Experts say the new focus on re-envisioning congregational schools is partly a reaction to the recent spotlight on other venues of Jewish education, like day schools and camps.

But the re-envisioning discussions come also because — despite their bad reputation and declining share of the overall student pool — Hebrew schools are still where more than half of Jewish kids can be found.

Sixty-one percent of the estimated 470,000 American children enrolled in some form of Jewish education are in supplemental schools.

Among non-Orthodox Jews, the percentage is much higher, and the majority of Jewish education policy-makers agree that — while day school enrollment is increasing — a mass exodus from supplemental schools is unlikely to occur anytime soon.

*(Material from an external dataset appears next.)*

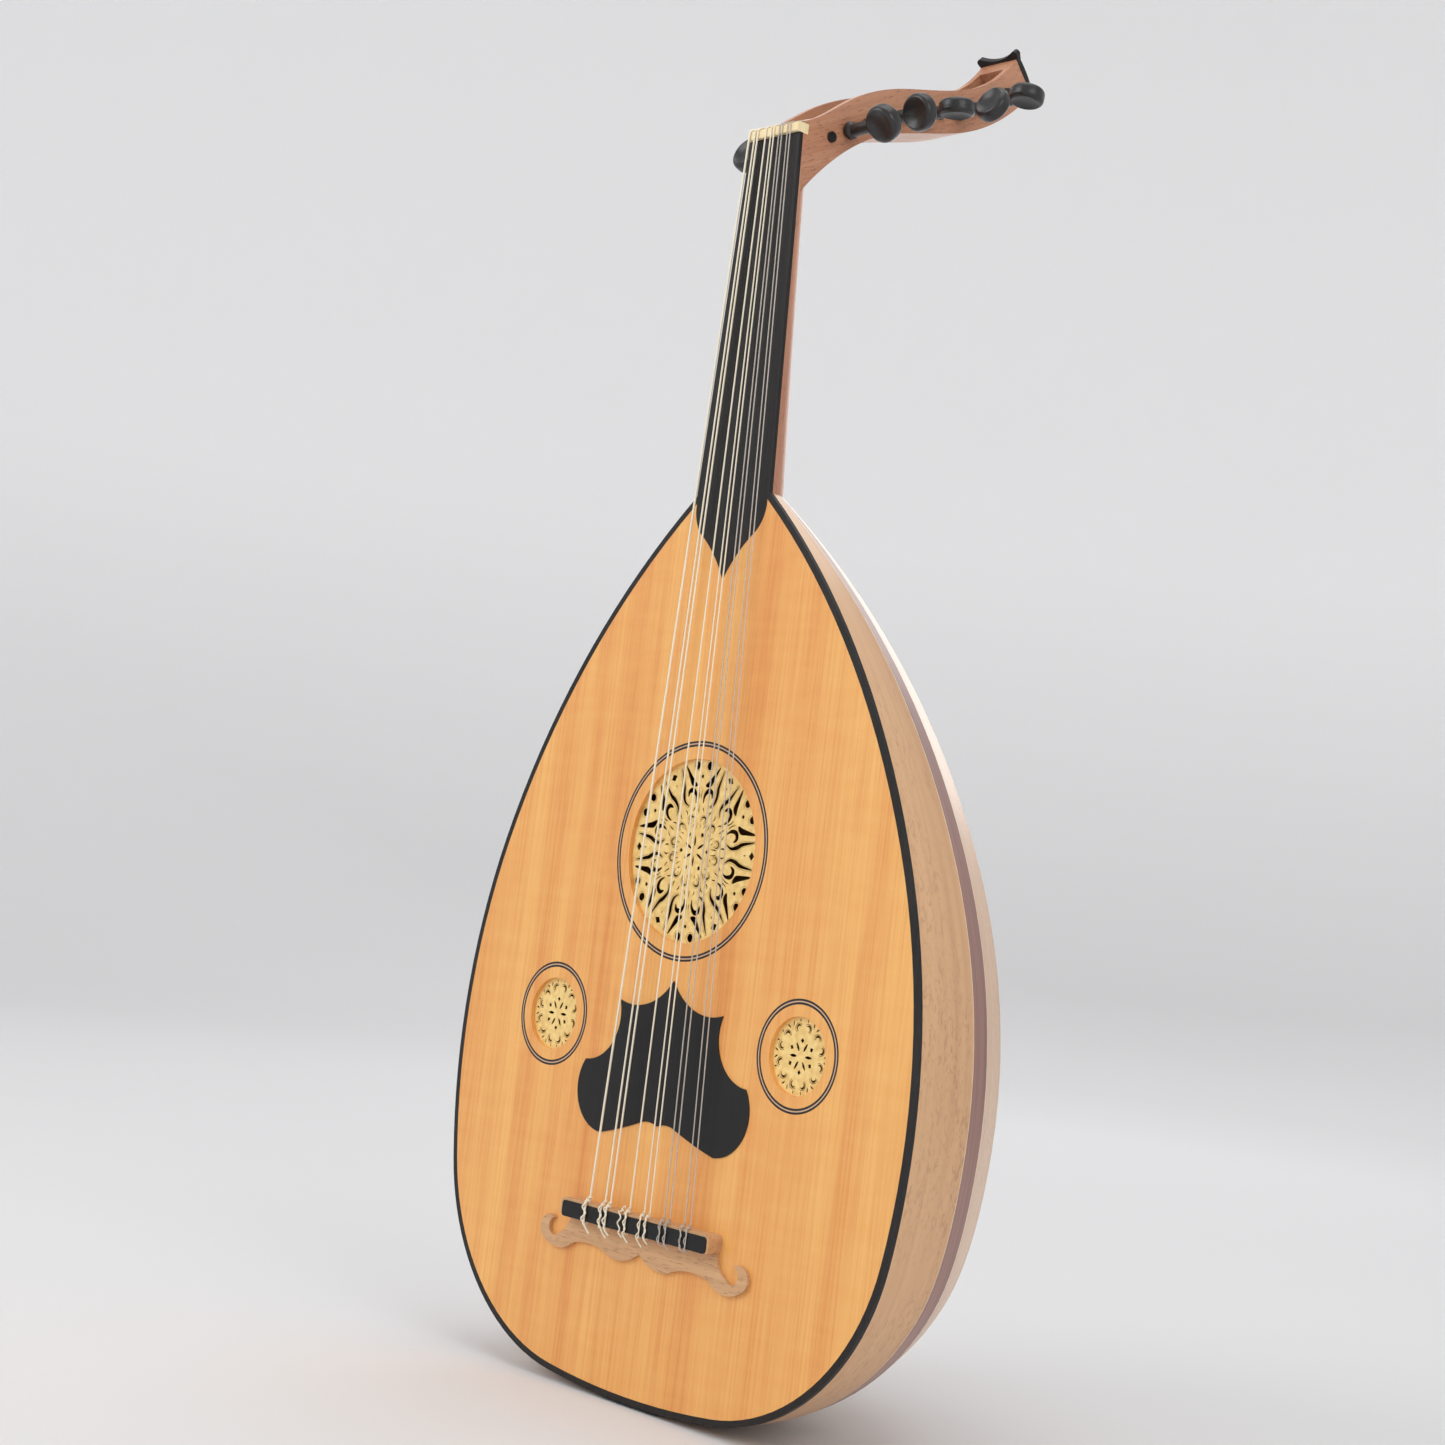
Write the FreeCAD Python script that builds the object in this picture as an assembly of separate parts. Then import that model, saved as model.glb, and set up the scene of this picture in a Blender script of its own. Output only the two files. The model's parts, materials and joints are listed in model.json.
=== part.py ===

“If we were to have our druthers, all our students would be enrolled in a more intensive environment, but the reality is that the majority won’t, ergo we need to invest significant resources into re-envisioning and re-engineering congregational schools,” said Chaim Botwinick, executive vice president of the Center for Jewish Education in Baltimore and a member of the JESNA task force on supplemental schools.

“When you close the doors, these are kids who will not opt for a day school,” said Botwinick, who, with JESNA, is seeking funding for a national effort to monitor, evaluate and spread the word about new models for congregational schools. “They will opt for nothing.”

Some day school advocates — most notably Chicago businessman and national day school champion George Hanus — believe that greater scholarship funds could vastly increase the number of American Jews attending day schools.

An experiment conducted by the Avi Chai Foundation, a philanthropy primarily supporting Jewish day schools, is currently exploring — among other things – – to what extent that assumption is true.

The experiment offers four years of day-school tuition vouchers for $3,000 each year in Atlanta and Cleveland for all Jewish students in grades 2 to 8 who have not previously enrolled in day school. By limiting the vouchers to second grade and up, the experiment is designed to draw in families that would not otherwise have chosen a day school.

Approximately 250 families have taken the vouchers, but the reasons for choosing — or not choosing — a day school are more complicated than the money, say the researchers.

“My sense so far, based on data collected and focus groups is that price is no doubt one of the issues, but it’s only one of the issues,” said Leonard Saxe, director of Brandeis University’s Cohen Center for Modern Jewish Studies and one of the researchers studying the Avi Chai project.

He said that just as significant “are the feelings about whether or not a day school will segregate your child from the larger American community.”

Another piece of it, he said, “has to do with your Jewish identity and to what extent is Jewish ritual and identity central to who you are.”

Parents interviewed around the country seemed to echo Saxe’s findings, with many noting their commitment to public school and multiculturalism.

Abby Stamelman Hocky, a parent at Beth Am Israel Congregation in suburban Philadelphia, said she had considered day school for her children but opted instead for public school.

Stamelman Hocky, who works professionally in the local Jewish community and is the chair of her synagogue’s education committee, said she and her husband are “philosophically committed to public education and all that represents, and to raising children in a world that is diverse.”

Anne Whitehouse, a parent at the Society for the Advancement of Judaism in New York, also noted a commitment to diversity in her decision to send her daughter to public school.

“Multiculturalism is one of the strengths of New York and one of the things I like about public school.”

Another factor for Whitehouse was the fact that her husband is not Jewish and although he had agreed to raise their daughter Jewish, he might not “be comfortable sending her to a day school,” she said.

Ultimately, say advocates for congregational schools, these schools need attention because unlike day schools, which generally reach an already committed Jewish family, Hebrew schools can make the critical difference for the Jewishly ambivalent, people for whom Judaism competes with other priorities.

“Kids get exposed to a whole lot of critical information” at Hebrew school and “it makes or breaks whether they will stay involved afterwards,” said Elizabeth Greenstein, program associate at the Nathan Cummings Foundation, which funds congregational schools.